Beatles For Sale…Again Part 2

Beatles Beatles For Sale...Again Part 2

It’s funny, for those of us who didn’t have the opportunity to grow up when the Beatles were new and still releasing albums, chronology was thrown out the window. Think back to the first Beatles album you bought/heard. Not song…but album. By the time most of us were little the Beatles had already etched itself into the world’s collective fabric. I had heard “She Loves You”, “Twist and Shout” and “I Want To Hold Your Hand” countless times growing up and thought nothing of it. When I was 15 and ready to open myself to what I was told was the best band of all time, I was into the Doors, Led Zeppelin and Pearl Jam. “Love Me Do” was not for me. I jumped right into Sgt. Peppers and was immediately taken a back by Harrison’s gnarly ass guitar on the album opener. I couldn’t understand how this was somehow the same band.

What I’m getting at here is that most teenagers get into the Beatles via the 2nd (more experimental) part of their career, usually post Revolver. Then when they have fallen in love with the band they go back and dive into the earlier “pop” music.

With the remastered Cd’s out, I’ve gone and done something I haven’t done since I first went under the Beatles spell and the music was new and fresh to me. I sat with those early Beatles albums and listened to them by myself with headphones on and beer in hand.

My criteria is to listen to each album in chronological order (I haven’t decided what to do about the Abbey Road/Let It Be Paradox yet) all the way through, focusing on only the music at hand. Than throughout my other daily activities listen to the album at random until I feel I’ve gotten the most mileage I can out of it, than move to the next album. In this manner I’ve only gotten through the first 3 albums.

Some random thoughts and recollections on  Please, Please Me (1963), With The Beatles (1963) and A Hard Day’s Night (1964).

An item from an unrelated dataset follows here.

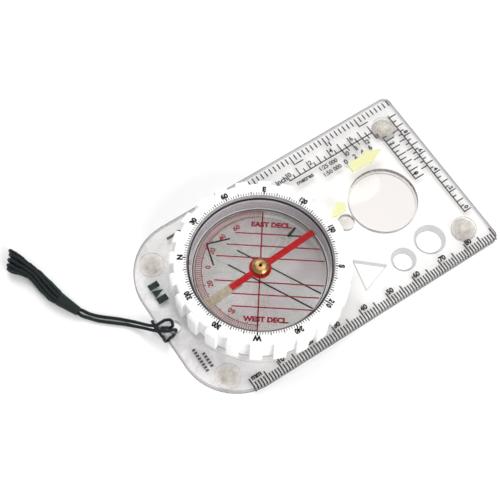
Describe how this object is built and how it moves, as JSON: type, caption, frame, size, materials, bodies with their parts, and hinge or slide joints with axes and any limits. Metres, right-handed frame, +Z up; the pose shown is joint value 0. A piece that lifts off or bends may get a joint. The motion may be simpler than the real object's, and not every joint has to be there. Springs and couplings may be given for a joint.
{
  "type": "baseplate compass",
  "caption": "Baseplate compass with a liquid-filled dial, red needle, clinometer pointer, magnifier, stencils, edge rulers and a cord lanyard",
  "frame": {"origin": "under the middle of the plate, on the plane that its feet rest on, not counting the lanyard", "axes": "+X points to the plate's straight front end, in the direction of travel; +Z is up, on the dial's side; +Y is across the plate, on the side of the inch ruler"},
  "size_m": [0.1327, 0.0772, 0.0139],
  "materials": {
    "clear_acrylic": "polished, see-through",
    "lens_acrylic": "polished, see-through",
    "luminous_yellow": "matt",
    "foot_rubber": "satin, slightly see-through",
    "dial_white": "satin",
    "friction_plastic": "satin",
    "capsule_acrylic": "polished, see-through",
    "seal_rubber": "matt",
    "meridian_film": "glossy, see-through, with red print",
    "orienting_acrylic": "glossy, see-through, with black print",
    "pin_steel": "polished",
    "washer_plastic": "satin",
    "pointer_black": "satin",
    "needle_red": "satin",
    "needle_luminous": "matt",
    "magnet_steel": "ground",
    "cap_brass": "turned and polished",
    "jewel_red": "polished",
    "cord_black": "woven",
    "binding_dark": "woven"
  },
  "bodies": {
    "plate": {"baseplate": "clear_acrylic", "magnifier_lens": "lens_acrylic", "index_stud": "lens_acrylic", "luminous_index": "luminous_yellow", "luminous_arrow": "luminous_yellow", "foot_front_left": "foot_rubber", "foot_front_right": "foot_rubber", "foot_rear_left": "foot_rubber", "foot_rear_right": "foot_rubber", "friction_ring": "friction_plastic", "lanyard_cord": "cord_black", "lanyard_return": "cord_black", "lanyard_sleeve": "binding_dark", "lanyard_hank": "cord_black"},
    "dial": {"dial_ring": "dial_white", "retaining_ring": "dial_white", "capsule_body": "capsule_acrylic", "capsule_lid": "capsule_acrylic", "capsule_seal": "seal_rubber", "fill_plug": "seal_rubber", "meridian_disc": "meridian_film", "pivot_pin": "pin_steel", "pointer_washer": "washer_plastic"},
    "orienting": {"orienting_disc": "orienting_acrylic"},
    "needle": {"needle_blade": "needle_red", "needle_tail": "needle_luminous", "needle_magnet": "magnet_steel", "needle_cap": "cap_brass", "jewel_bearing": "jewel_red"},
    "clinometer": {"clinometer_pointer": "pointer_black"}
  },
  "joints": [
    {"name": "dial_turn", "type": "hinge", "parent": "plate", "child": "dial", "pos_m": [-0.0176, 0, 0.0085], "axis": [0, 0, 1], "continuous": true},
    {"name": "declination_turn", "type": "hinge", "parent": "dial", "child": "orienting", "pos_m": [-0.0176, 0, 0.0085], "axis": [0, 0, 1], "range_deg": [-34, 86]},
    {"name": "needle_spin", "type": "hinge", "parent": "dial", "child": "needle", "pos_m": [-0.0176, 0, 0.0085], "axis": [0, 0, 1], "continuous": true},
    {"name": "clinometer_swing", "type": "hinge", "parent": "dial", "child": "clinometer", "pos_m": [-0.0176, 0, 0.0085], "axis": [0, 0, 1], "continuous": true}
  ]
}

Being a serious student of “pop” and “power pop” music this is some of the finest ever created, it sets the blue print for future generations. The fast songs have so much energy (not to mention hand claps) it’s amazing. Something you can only truly pull off when your in your late teens/early 20′s. Please, Please Me opens with “I Saw Her Standing There” which could raise a dead man from his grave. No matter how old you are you turn into a giddy 16 year old again when you hear it.

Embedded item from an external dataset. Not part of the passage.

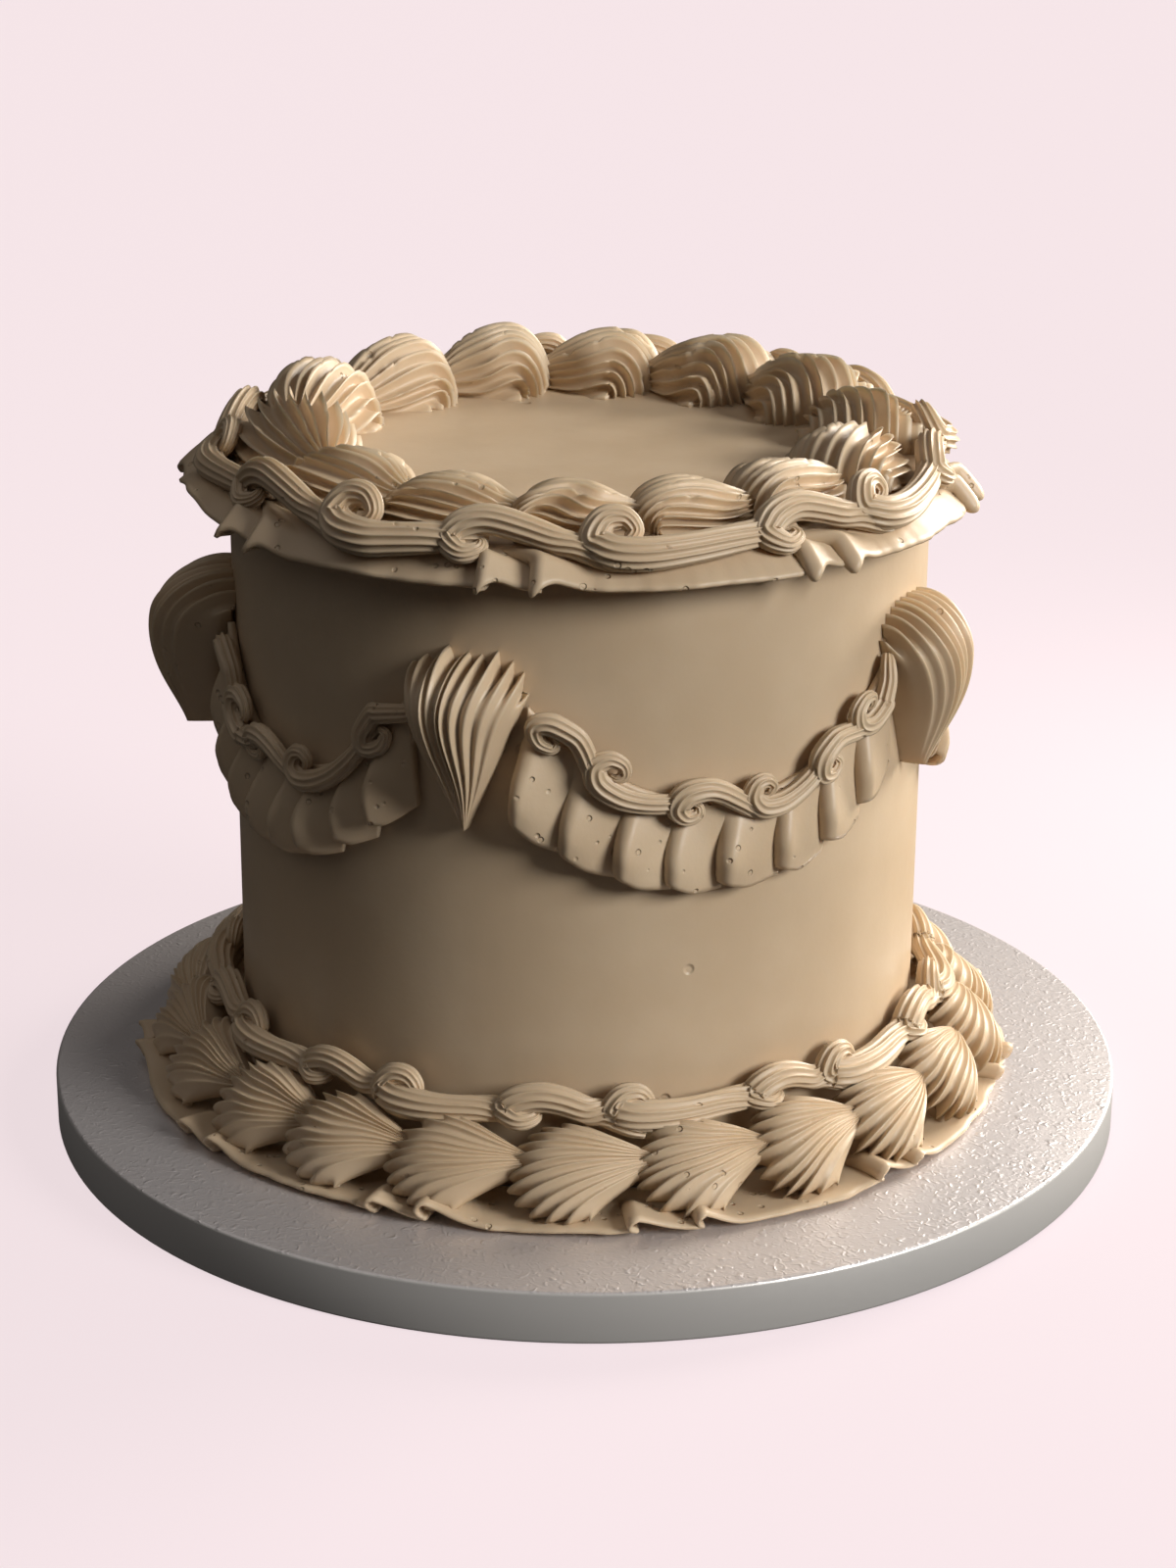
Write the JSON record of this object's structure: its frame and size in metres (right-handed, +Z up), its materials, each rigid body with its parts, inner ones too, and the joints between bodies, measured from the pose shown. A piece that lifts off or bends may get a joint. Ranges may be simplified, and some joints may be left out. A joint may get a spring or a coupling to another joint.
{
  "type": "wedding cake",
  "caption": "Tall round buttercream cake on its foil-covered board, with piped shell borders, scrolls and ruffled swags.",
  "frame": {"origin": "middle of the board's underside, where it rests", "axes": "+Z up the cake, -Y to the side shown at the front of the picture, +X to that side's right"},
  "size_m": [0.254, 0.254, 0.1755],
  "materials": {
    "board_foil": "embossed silver foil",
    "smooth_buttercream": "smoothed beige buttercream, satin",
    "piped_buttercream": "piped beige buttercream, satin"
  },
  "bodies": {
    "root": {"board": "board_foil", "cake": "smooth_buttercream", "top_ruffle": "piped_buttercream", "top_scroll": "piped_buttercream", "base_ruffle": "piped_buttercream", "base_scroll": "piped_buttercream", "top_shell_01": "piped_buttercream", "top_shell_02": "piped_buttercream", "top_shell_03": "piped_buttercream", "top_shell_04": "piped_buttercream", "top_shell_05": "piped_buttercream", "top_shell_06": "piped_buttercream", "top_shell_07": "piped_buttercream", "top_shell_08": "piped_buttercream", "top_shell_09": "piped_buttercream", "top_shell_10": "piped_buttercream", "top_shell_11": "piped_buttercream", "top_shell_12": "piped_buttercream", "top_shell_13": "piped_buttercream", "top_shell_14": "piped_buttercream", "base_shell_01": "piped_buttercream", "base_shell_02": "piped_buttercream", "base_shell_03": "piped_buttercream", "base_shell_04": "piped_buttercream", "base_shell_05": "piped_buttercream", "base_shell_06": "piped_buttercream", "base_shell_07": "piped_buttercream", "base_shell_08": "piped_buttercream", "base_shell_09": "piped_buttercream", "base_shell_10": "piped_buttercream", "base_shell_11": "piped_buttercream", "base_shell_12": "piped_buttercream", "base_shell_13": "piped_buttercream", "base_shell_14": "piped_buttercream", "base_shell_15": "piped_buttercream", "base_shell_16": "piped_buttercream", "base_shell_17": "piped_buttercream", "base_shell_18": "piped_buttercream", "base_shell_19": "piped_buttercream", "base_shell_20": "piped_buttercream", "base_shell_21": "piped_buttercream", "base_shell_22": "piped_buttercream", "drop_shell_1": "piped_buttercream", "drop_shell_2": "piped_buttercream", "drop_shell_3": "piped_buttercream", "drop_shell_4": "piped_buttercream", "drop_shell_5": "piped_buttercream", "swag_ruffle_1": "piped_buttercream", "swag_ruffle_2": "piped_buttercream", "swag_ruffle_3": "piped_buttercream", "swag_ruffle_4": "piped_buttercream", "swag_ruffle_5": "piped_buttercream", "swag_scroll_1": "piped_buttercream", "swag_scroll_2": "piped_buttercream", "swag_scroll_3": "piped_buttercream", "swag_scroll_4": "piped_buttercream", "swag_scroll_5": "piped_buttercream"}
  },
  "joints": []
}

Lennon’s voice on Please, Please Me already shows uncanny depth and versatility for his young years. This quality also makes him a great interpreter of other’s material. As a songwriter he has clearly studied the genres he loves and made them his own. Lennon just shines on these early albums. McCartney can’t be considered an equal until he hits “Can’t Buy Me Love” on A Hard Days Night. Clearly this is Lennon’s band and he dominates at this phase in their career.

What I love most about these early albums is is truly sounds like Lennon and McCartney are sharing a microphone and when they harmonize…it hits some kind of musical sweet spot unknown by man. It gives these polished pop songs a rough hewn and makes some songs sound like a constant duet. (I still can’t tell who the fuck is suppose to be the lead singer of “Love Me Do”). “All I’ve Got To Do” off With The Beatles is another great example of this. A slow burning blue eyed soul tune sung by Lennon and when McCartney’s voice touches the track and they morph into each other, it’s a musical climax in the first order.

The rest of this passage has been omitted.